# Ford 8000 Steering Motor



## TS63 (May 21, 2011)

Having trouble finding Orbital Steering motor for Ford 8000. 

Can this orbital Motor be replaced with newer type?

Looks like a 8600 will work if, I change complete steering column.


----------



## farmertim (Dec 1, 2010)

Welcome to the forum, ts 63 we would all like to see a photo of your tractor, to admire it.
Hoping someone has the answers for you.


----------



## Hacke (Feb 22, 2011)

tiphat Welcome

Among the results from searching the net for: D6NN3A244CB (Fords part number) I got these:

Hydraguide Steering Control For Ford Tractors & More | eBay
Power Steering Orbital Motor


----------



## FordPuller9000 (Jun 6, 2011)

I ran into the same problem. My steering motor was fine with only a slight leak, but my steering column was broken on the end and kept slipping on the splines.
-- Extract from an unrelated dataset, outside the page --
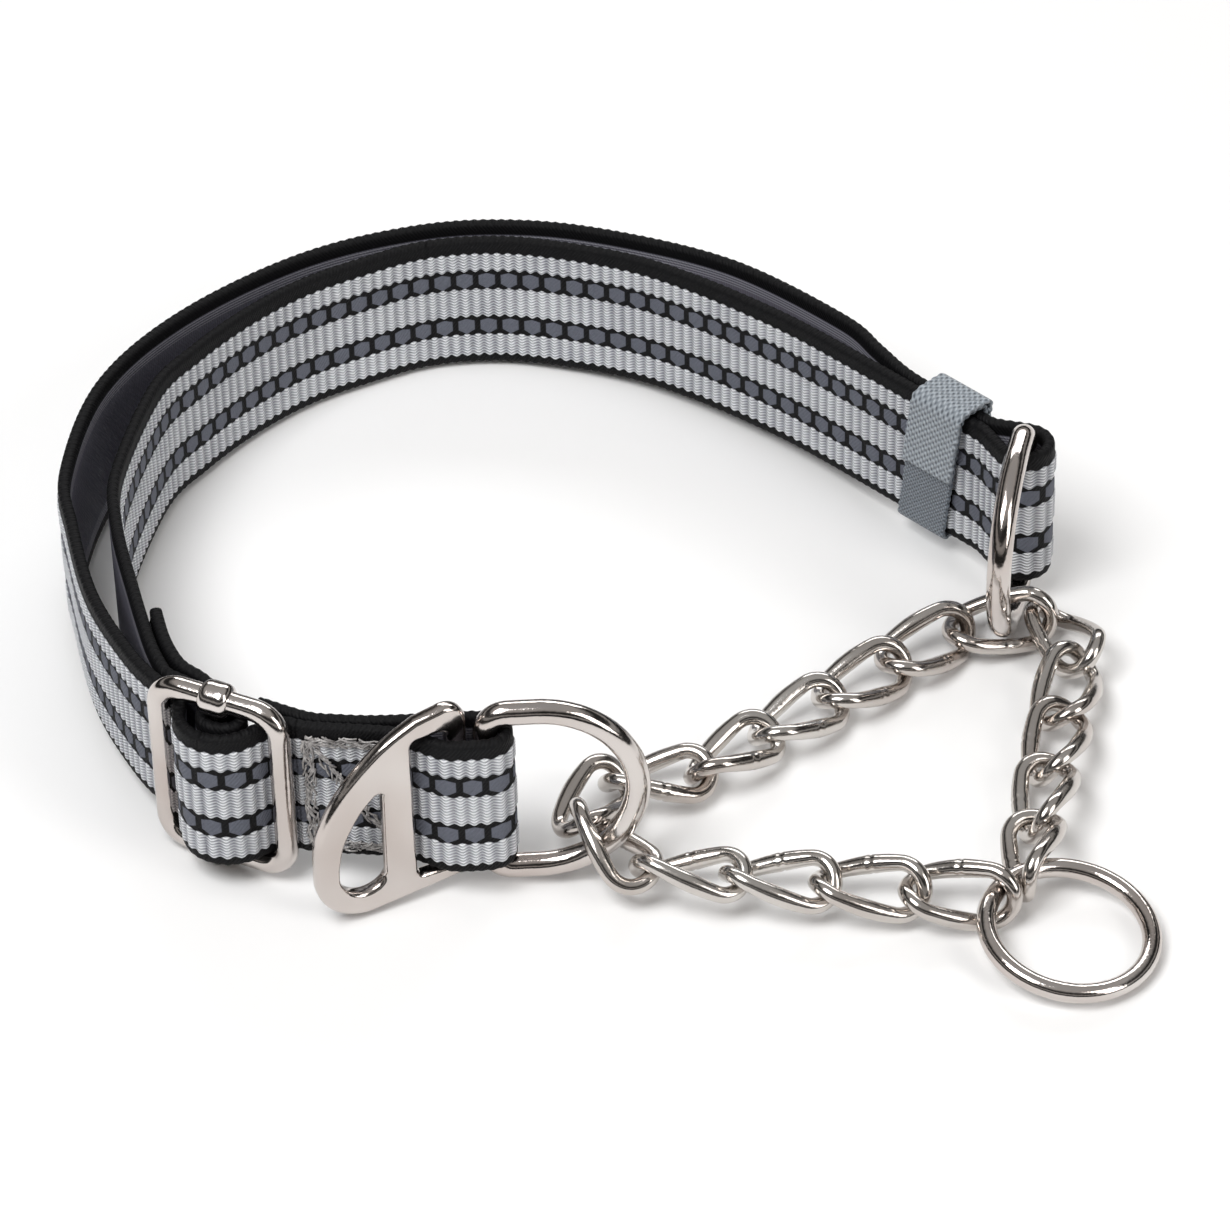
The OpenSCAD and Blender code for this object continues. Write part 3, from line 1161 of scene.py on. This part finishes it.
@dataclass
class Keeper:
    """The fabric keeper round both layers by the right D-ring."""

    length: float = 10.0
    thick: float = 0.8
    inner: tuple[float, float] = (4.9, 25.2)
    lean: float = 0.14
    shift: float = -1.6
    corner: float = 1.6
    under_proud: float = 0.5
    over_proud: float = 1.25
    overlap: float = 0.43

    def band(
        self, name: str, stop: float, proud: float, finish: Material, length: float
    ) -> Object:
        """One band round the strap, from mid height on the neck side.

        Args:
            name: The band's name.
            stop: Where it ends, in turns.
            proud: How far it stands off the inner size.
            finish: Its material.
            length: Its length along the strap.

        Returns:
            The band.
        """
        y, z = self.inner[0] / 2 + proud, self.inner[1] / 2 + proud
        start = Vector((0, y, 0))
        signs = ((1, 1), (-1, 1), (-1, -1), (1, -1))
        box = [Vector((0, a * y, b * z)) for a, b in signs]
        loop = evened(bent(box, self.corner, 6), 0.3)
        begin = min(range(len(loop)), key=lambda i: (loop[i] - start).length)
        loop = loop[begin:] + loop[:begin]
        count = len(loop)
        pick = [loop[k % count] for k in range(int(stop * count) + 1)]
        at = np.array([p - Vector((length / 2, 0, 0)) for p in pick])
        run = run_along(at)
        t = np.gradient(at, axis=0)
        t /= np.linalg.norm(t, axis=1)[:, None]
        along = np.tile([1.0, 0.0, 0.0], (len(at), 1))
        out = np.cross(t, along)
        if out[0][1] < 0:
            out = -out
        section = TapeSection(length, self.thick, 24, 6)
        bm = Tape(section, None).build(at, out, along, run)
        leant = Matrix.Identity(4)
        leant[0][2], leant[0][3] = self.lean, self.shift
        obj = finished(name, bm, finish, KEEPER.matrix(STRAP_WIDTH / 2) @ leant)
        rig.slot(obj, "keeper")
        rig.ride(obj, "keeper")
        return obj

    def build(self) -> list[Object]:
        """Builds the lower and the overlapping band."""
        fine = KeeperFinish((0.24, 0.28, 0.325), (0.03, 0.038, 0.05), 0.85)
        coarse = KeeperFinish((0.46, 0.51, 0.56), (0.06, 0.075, 0.095), 1.2)
        lower, upper = fine.make("keeper_fine"), coarse.make("keeper_coarse")
        under = self.band("keeper_under", 1.0, self.under_proud, lower, self.length)
        wide = self.length + 0.5
        over = self.band("keeper_over", self.overlap, self.over_proud, upper, wide)
        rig.replaces(under, "keeper_band")
        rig.replaces(over, "keeper_overlap")
        return [under, over]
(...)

I priced a steering column for my 9000 and the only one I found the guy wanted $900 just for the column and then I would still have to fix the leak. I ended up converted it to the newer style steering valve with a column that bolted to the valve instead of all the weight on the end steering motor shaft. I think I paid $500 for a new steering motor, column and steering wheel and everything is great now. If you are interested I will find the part numbers for you and the company I bought them from.


----------